* **Stated task**: Write out exactly the lines from the line with "body_parts = part_body(make_body())" through the line with "obj.matrix_parent_inverse = Matrix.Identity(4)", both ends included, and no other line.

* **Data**:
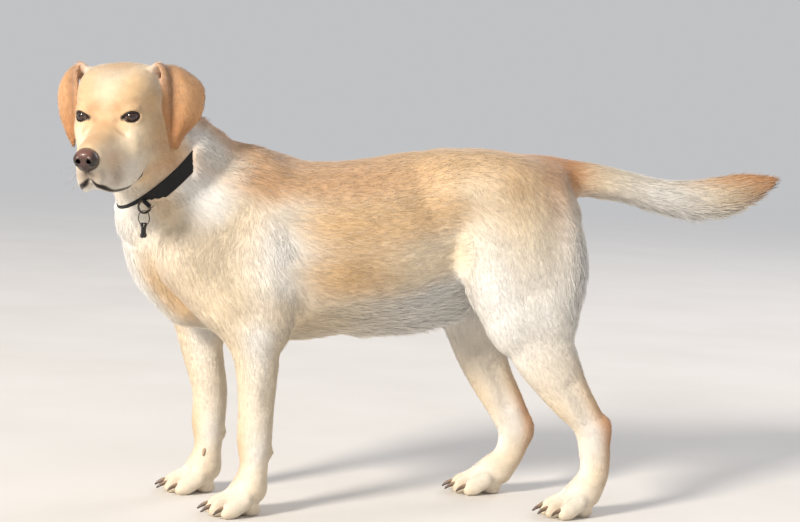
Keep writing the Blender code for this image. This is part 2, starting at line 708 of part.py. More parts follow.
def wire_mesh(name, points, sizes, depth, mat, sides, closed=False):
    """A wire or horn along a few points, made from a bevelled curve."""
    curve = bpy.data.curves.new(name, "CURVE")
    curve.dimensions = "3D"
    curve.bevel_depth = depth
    curve.bevel_resolution = sides // 2 - 2
    curve.use_fill_caps = True
    spline = curve.splines.new("POLY")
    spline.points.add(len(points) - 1)
    spline.use_cyclic_u = closed
    for knot, at, size in zip(spline.points, points, sizes):
        knot.co = (*at, 1.0)
        knot.radius = size
    bent = bpy.data.objects.new(name + "_curve", curve)
    bpy.context.scene.collection.objects.link(bent)
    deps = bpy.context.evaluated_depsgraph_get()
    mesh = bpy.data.meshes.new_from_object(bent.evaluated_get(deps))
    bpy.data.objects.remove(bent)
    obj = bpy.data.objects.new(name, mesh)
    DOG.objects.link(obj)
    mesh.materials.clear()
    mesh.materials.append(mat)
    tidy_mesh(obj)
    return obj


def make_claw(name, root, ahead):
    """A short curved horn running forward and down from the tip of a toe."""
    points, sizes = [], []
    for t in (0.0, 0.6, 1.0):
        down = Vector((0, 0, CLAW_LENGTH * (0.10 * t + 0.45 * t * t)))
        points.append(Vector(root) + Vector(ahead) * CLAW_LENGTH * t - down)
        sizes.append(1.0 - 0.15 * t - 0.63 * t * t)
    return wire_mesh(name, points, sizes, CLAW_RADIUS, CLAW_HORN, 6)


def make_claws(name, at, yaw, hind):
    claws = []
    frame = paw_frame(yaw)
    wide = 0.90 if hind else 1.0
    floor_at = np.array([at[0], at[1], FLOOR])
    for i, (f, s, fan) in enumerate(toe_table(wide)):
        tip = frame[0] * math.cos(fan) + frame[1] * math.sin(fan)
        root = floor_at + f * frame[0] + s * frame[1] + [0, 0, CLAW_ROOT_UP] + CLAW_ROOT_ON * tip
        claws.append(make_claw(f"claw_{name}_{i + 1}", root, tip))
    return claws


def make_dewclaw(name, leg_x, s, z):
    """The small fifth claw on the inner side of a foreleg."""
    root = Vector((leg_x - 0.006, s * 0.068, z))
    ahead = Vector((-0.35, -s * 0.50, -0.80)).normalized()
    points = [root, root + ahead * 0.007, root + ahead * 0.013]
    return wire_mesh(name, points, (1.0, 0.85, 0.30), CLAW_RADIUS * 0.85, CLAW_HORN, 6)


# ---------------------------------------------------------------- collar and tag
def collar_axes():
    up = np.array(COLLAR_UP) / np.linalg.norm(COLLAR_UP)
    side = np.cross(up, [0, 1.0, 0])
    side = side / np.linalg.norm(side)
    return side, np.cross(up, side), up


def neck_reach(neck, centre, direction):
    """How far the coat of the neck lies from a point inside it."""
    start = Vector(centre) + Vector(direction) * 0.20
    hit, where, _, _ = neck.ray_cast(start, -Vector(direction))
    return (where - Vector(centre)).length if hit else 0.07


def collar_reach(neck, level, count):
    """How far out the band runs round one of its edges, as an even loop."""
    a, b, up = collar_axes()
    centre = np.array(COLLAR_AT) + up * level * COLLAR_WIDTH * 0.5
    row = []
    for i in range(count):
        t = 2 * math.pi * i / count
        row.append(neck_reach(neck, centre, a * math.cos(t) + b * math.sin(t)))
    row = np.array(row)
    for _ in range(3):
        row = 0.5 * row + 0.25 * (np.roll(row, 1) + np.roll(row, -1))
    return row - COLLAR_PRESS


def band(name, reach, inner, outer, spare, mat, col):
    """A closed band between two distances outside the loops of its two edges."""
    a, b, up = collar_axes()
    count = len(reach[1])
    middle = 0.5 * (reach[1] + reach[-1])
    slope = (reach[1] - reach[-1]) / COLLAR_WIDTH
    points, faces = [], []
    for i in range(count):
        t = 2 * math.pi * i / count
        out = a * math.cos(t) + b * math.sin(t)
        for level, extra in ((-1, inner), (-1, outer), (1, outer), (1, inner)):
            high = level * (COLLAR_WIDTH * 0.5 + spare)
            reached = middle[i] + slope[i] * high + extra
            points.append(np.array(COLLAR_AT) + up * high + out * reached)
    for i in range(count):
        j = (i + 1) % count
        for k in range(4):
            m = (k + 1) % 4
            faces.append((i * 4 + k, j * 4 + k, j * 4 + m))
            faces.append((i * 4 + k, j * 4 + m, i * 4 + m))
    obj = mesh_object(name, points, faces, mat, col)
    tidy_mesh(obj)
    return obj


def make_collar(neck):
    """The band, and the groove that its pressure leaves in the coat."""
    reach = {level: collar_reach(neck, level, 28) for level in (-1, 1)}
    band("collar", reach, 0.0, COLLAR_THICK, 0.0, WEBBING, DOG)
    groove = band("collar_groove", reach, -SEAT_GAP, GROOVE_DEPTH, GAP, WEBBING, CUTTERS)
    as_cutter(groove)
    boolean(neck, groove, "DIFFERENCE")
    return reach


def ring_place(reach):
    """Where the D-ring's bar lies along the collar's slope, and how the ring hangs from it."""
    a, b, up = collar_axes()
    count = len(reach[1])
    step = round(count * RING_ROUND)
    t = 2 * math.pi * step / count
    out = a * math.cos(t) + b * math.sin(t)
    edge = {level: np.array(COLLAR_AT) + up * level * COLLAR_WIDTH * 0.5
            + out * (reach[level][step] + COLLAR_THICK) for level in (-1, 1)}
    along = edge[1] - edge[-1]
    along = along / np.linalg.norm(along)
    lift = out - along * (along @ out)
    lift = lift / np.linalg.norm(lift)
    bar = 0.5 * (edge[1] + edge[-1]) + lift * (RING_WIRE + KEEPER_WALL + SEAT_GAP)
    hang = np.array(DOWN) - along * (along @ DOWN)
    return bar, along, hang / np.linalg.norm(hang), lift


def make_d_ring(bar, along, hang):
    """A straight bar closed by a half-round bow."""
    path = [(-RING_BAR, 0.0), (0.0, 0.0), (RING_BAR, 0.0)]
    straight = RING_DEPTH - RING_BAR
    for i in range(11):
        turn = math.pi * i / 10
        path.append((RING_BAR * math.cos(turn), straight + RING_BAR * math.sin(turn)))
    points = [Vector(bar + along * a + hang * b) for a, b in path]
    return wire_mesh("collar_d_ring", points, [1.0] * len(points), RING_WIRE, STEEL, 6, True)


def make_keeper(bar, along, lift, ring):
    """The fold of webbing sewn over the D-ring's bar."""
    bpy.ops.mesh.primitive_cylinder_add(vertices=16, radius=RING_WIRE + KEEPER_WALL,
                                        depth=KEEPER_WIDTH)
    keeper = bpy.context.object
    keeper.name = "collar_keeper"
    frame = Matrix([list(np.cross(lift, along)), list(lift), list(along)]).transposed()
    keeper.data.transform(Matrix.Translation(Vector(bar)) @ frame.to_4x4())
    for col in list(keeper.users_collection):
        col.objects.unlink(keeper)
    DOG.objects.link(keeper)
    keeper.data.materials.append(WEBBING)
    boolean(keeper, grown(ring, SEAT_GAP), "DIFFERENCE")
    return keeper


def make_split_ring(bar, along, hang):
    """A thin ring hanging in the lowest bend of the D-ring's bow."""
    turned = np.array([-along[2], -hang[2]]) * RING_BAR
    low = bar + along * turned[0] + hang * (RING_DEPTH - RING_BAR + turned[1])
    drop = SPLIT_RADIUS - SPLIT_WIRE - RING_WIRE - SPLIT_PLAY
    centre = Vector(low) - Vector((0, 0, drop))
    face = Vector((math.cos(SPLIT_TURN), math.sin(SPLIT_TURN), 0))
    bpy.ops.mesh.primitive_torus_add(major_segments=22, minor_segments=6,
                                     major_radius=SPLIT_RADIUS, minor_radius=SPLIT_WIRE)
    ring = bpy.context.object
    ring.name = "split_ring"
    turn = face.to_track_quat("Z", "X").to_matrix().to_4x4()
    ring.data.transform(Matrix.Translation(centre) @ turn)
    for col in list(ring.users_collection):
        col.objects.unlink(ring)
    DOG.objects.link(ring)
    ring.data.materials.append(STEEL)
    return centre, face


def make_tag(centre, face):
    """A flat bone with a hole at one end, hanging edge-on from the split ring."""
    half_w, half_h = TAG_HALF
    knob = half_w * 0.56
    outline = []
    for sx, sy, first in ((1, 1, -60), (-1, 1, 60), (-1, -1, 120), (1, -1, 240)):
        mid = (sx * (half_w - knob), sy * (half_h - knob))
        for i in range(7):
            turn = math.radians(first + i * 30)
            outline.append((mid[0] + knob * math.cos(turn), mid[1] + knob * math.sin(turn)))
    curve = bpy.data.curves.new("tag", "CURVE")
    curve.dimensions = "2D"
    curve.fill_mode = "BOTH"
    curve.extrude = TAG_THICK / 2
    hole_at = (0.0, half_h - knob - 0.0005)
    hole = [(hole_at[0] + 0.0024 * math.cos(math.pi * i / 5),
             hole_at[1] + 0.0024 * math.sin(math.pi * i / 5)) for i in range(10)]
    for loop in (outline, hole):
        spline = curve.splines.new("POLY")
        spline.points.add(len(loop) - 1)
        spline.use_cyclic_u = True
        for knot, (x, y) in zip(spline.points, loop):
            knot.co = (x, y, 0.0, 1.0)
    flat = bpy.data.objects.new("tag_curve", curve)
    bpy.context.scene.collection.objects.link(flat)
    deps = bpy.context.evaluated_depsgraph_get()
    mesh = bpy.data.meshes.new_from_object(flat.evaluated_get(deps))
    bpy.data.objects.remove(flat)
    tag = bpy.data.objects.new("collar_tag", mesh)
    DOG.objects.link(tag)
    mesh.materials.clear()
    mesh.materials.append(TAG_METAL)
    wire = centre - Vector((0, 0, SPLIT_RADIUS))
    normal = Vector((0, 0, 1)).cross(face)
    frame = Matrix([list(face), (0, 0, 1), list(normal)]).transposed().to_4x4()
    shift = Matrix.Translation((-hole_at[0], -hole_at[1], 0))
    mesh.transform(Matrix.Translation(wire) @ frame @ shift)
    tidy_mesh(tag)
    return tag


# ---------------------------------------------------------------- the whole dog
def seat(host, guests):
    """Cut room for each guest into its host, with clear space all round."""
    for guest in guests:
        boolean(host, grown(guest, SEAT_GAP), "DIFFERENCE")


def add_features(parts):
    head = parts["head"]
    ears = [make_ear("ear_left", 1), make_ear("ear_right", -1)]
    eyes = []
    for name, s in (("eye_left", 1), ("eye_right", -1)):
        at = on_head(EYE_AT[0], s * EYE_AT[1], EYE_AT[2])
        eyes.append(make_ball(name, at, (EYE_RADIUS,) * 3, EYEBALL, HEAD, 8, 12))
    nose = make_ball("nose", on_head(*NOSE_AT), NOSE_HALF, NOSE_SKIN, HEAD, 8, 12)
    seat(head, ears + eyes + [nose])
    for name, (at, yaw, hind) in PAWS.items():
        seat(parts["paw_" + name], make_claws(name, at, yaw, hind))
    for name, s, reach in (("left", -1, 0.0), ("right", 1, 0.045)):
        claw = make_dewclaw("dewclaw_" + name, -0.151 - reach, s, FLOOR + 0.072)
        seat(parts["foreleg_" + name], [claw])


def add_collar(neck):
    bar, along, hang, lift = ring_place(make_collar(neck))
    ring = make_d_ring(bar, along, hang)
    make_keeper(bar, along, lift, ring)
    make_tag(*make_split_ring(bar, along, hang))


def centre_on_floor():
    """Move everything so that the dog stands on z = 0 with the origin under its middle."""
    corners = [obj.matrix_world @ Vector(c) for obj in DOG.objects for c in obj.bound_box]
    low = np.min([list(c) for c in corners], 0)
    high = np.max([list(c) for c in corners], 0)
    move = Matrix.Translation((-(low[0] + high[0]) / 2, -(low[1] + high[1]) / 2, -low[2]))
    for obj in list(DOG.objects) + list(CUTTERS.objects):
        obj.data.transform(move)


def shade_round():
    """Shade every part round, with its true edges kept crisp."""
    for obj in DOG.objects:
        obj.data.shade_smooth()
        obj.data.set_sharp_from_angle(angle=ROUND_BELOW)


body_parts = part_body(make_body())
add_features(body_parts)
add_collar(body_parts["neck"])
centre_on_floor()
shade_round()
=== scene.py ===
"""A yellow Labrador Retriever standing, life size: the looks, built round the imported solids."""
import math

import bmesh
import bpy
import numpy as np
from mathutils import Matrix, Vector
from mathutils.kdtree import KDTree


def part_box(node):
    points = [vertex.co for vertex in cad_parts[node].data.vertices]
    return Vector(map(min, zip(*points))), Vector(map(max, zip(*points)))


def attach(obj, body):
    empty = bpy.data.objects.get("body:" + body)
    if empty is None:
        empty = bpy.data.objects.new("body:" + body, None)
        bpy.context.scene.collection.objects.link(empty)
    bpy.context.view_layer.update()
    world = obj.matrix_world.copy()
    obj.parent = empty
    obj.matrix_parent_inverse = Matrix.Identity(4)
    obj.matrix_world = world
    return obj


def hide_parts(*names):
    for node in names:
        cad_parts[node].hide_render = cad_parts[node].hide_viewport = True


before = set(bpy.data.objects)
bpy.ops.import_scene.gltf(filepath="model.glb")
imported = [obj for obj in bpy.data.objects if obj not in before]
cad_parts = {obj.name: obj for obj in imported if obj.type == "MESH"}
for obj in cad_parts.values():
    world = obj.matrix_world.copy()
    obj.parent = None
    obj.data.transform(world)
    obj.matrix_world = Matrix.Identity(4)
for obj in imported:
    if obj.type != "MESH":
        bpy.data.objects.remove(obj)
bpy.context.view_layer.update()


# ---- Camera: a long lens a little above the dog's head, and a little ahead of its left side.
# It is turned slightly, because the ground the dog was seen on sloped.
VIEW_AT = Vector((-0.0383, 0.0597, 0.3801))
VIEW_AZIMUTH = math.radians(-13.0)
VIEW_HEIGHT = math.radians(5.5)
VIEW_ROLL = math.radians(2.78)
VIEW_DISTANCE = 3.6
VIEW_LENS_MM = 104.8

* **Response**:
body_parts = part_body(make_body())
add_features(body_parts)
add_collar(body_parts["neck"])
centre_on_floor()
shade_round()
=== scene.py ===
"""A yellow Labrador Retriever standing, life size: the looks, built round the imported solids."""
import math

import bmesh
import bpy
import numpy as np
from mathutils import Matrix, Vector
from mathutils.kdtree import KDTree


def part_box(node):
    points = [vertex.co for vertex in cad_parts[node].data.vertices]
    return Vector(map(min, zip(*points))), Vector(map(max, zip(*points)))


def attach(obj, body):
    empty = bpy.data.objects.get("body:" + body)
    if empty is None:
        empty = bpy.data.objects.new("body:" + body, None)
        bpy.context.scene.collection.objects.link(empty)
    bpy.context.view_layer.update()
    world = obj.matrix_world.copy()
    obj.parent = empty
    obj.matrix_parent_inverse = Matrix.Identity(4)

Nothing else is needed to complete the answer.